Everyone knows a good story has to be told over well. How did you learn your unique and inspirational storytelling skills?

1- By being an awful singer! We are in the Shaloshim for Meir Abuhatsera. At his Shabbat table he loved singing. He would call on each guest: “Reuven, sing something.” “Shimon, start a song” “Levi, sing something.” “Yerachmiel, say something.”

2- Practice.  I doubt if I was as good at it 40 years ago.

I usually tell one story at the Shabbos table. I always get asked to tell one at Sheva Brochos. I find them a valuable tool in my teaching, although the truth is I probably tell less than most teachers! That’s because I tend to long detailed stories. And mainly, on most Saturday nights over the last 30 years I’ve been telling a few on Saturday nights at Ascent. Hence the first half of my book’s title.
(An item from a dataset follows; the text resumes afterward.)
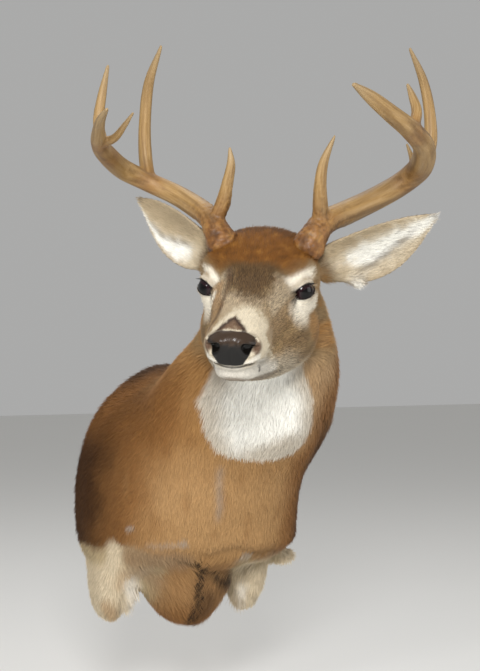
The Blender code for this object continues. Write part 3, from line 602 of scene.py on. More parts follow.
stage = {
    "floorColour": "#e9e8e5", "floorDrop": 0.34, "floorSize": 14.0, "airColour": "#e4e4e3",
    "camera": (-0.701, -1.822, 0.21), "azimuth": -24.0, "lens": 70.07,
    "key": {"place": (-0.9, -2.2, 1.0), "size": 0.6, "power": 44.0},
    "fill": {"place": (1.9, -1.9, 0.5), "size": 1.4, "power": 12.0},
    "top": {"place": (0.2, 0.6, 2.0), "size": 1.6, "power": 14.0},
    "catch": {"place": (-1.25, -0.95, 0.55), "size": 0.22, "power": 4.2},       # the glint in the eyes
    "air": 0.52, "aim": (-0.05, -0.3, 0.18),
}

turn, dip, tilt = (Matrix.Rotation(math.radians(head[name]), 3, axis)
                   for name, axis in (("turn", "Z"), ("dip", "X"), ("tilt", "Y")))
headAxes = np.array([turn @ dip @ tilt @ Vector(axis) for axis in ((0, -1, 0), (1, 0, 0), (0, 0, 1))])


def inHead(point):
    return np.array(head["place"]) + np.asarray(point, float) @ headAxes


def fromHead(points):
    return (points - np.array(head["place"])) @ headAxes.T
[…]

Most of them I’ve told many times in public and on the basis of audience reactions and questions were subsequently re-edited for clarity. I also listen when I speak, which leads to continuous stylistic improvements. May favorite compliment is when people tell me “the stories read like you are speaking them.” Well, maybe it is my third favorite compliment, after “it moved me” and “I learned a lot.”

What type of audience is your book meant for?

As much as I would like it to be for everyone, it seems for a reader to appreciate it, Judaism has to be important to them, or at least interesting.

I do get a significant amount of fan mail from non-Jews about the stories

When can we expect to see the next two volumes of the Saturday Night, Full Moon series?

I have finished editing the 36 stories of vol. 2 just this week. They are exclusively about the Jewish holidays, which I excluded from Volume 1. The projected title is Festivals of the Full Moon.  I hope to finish before the year 5774 ends. Then it will be up to Menorah Books to decide when the world will  see it.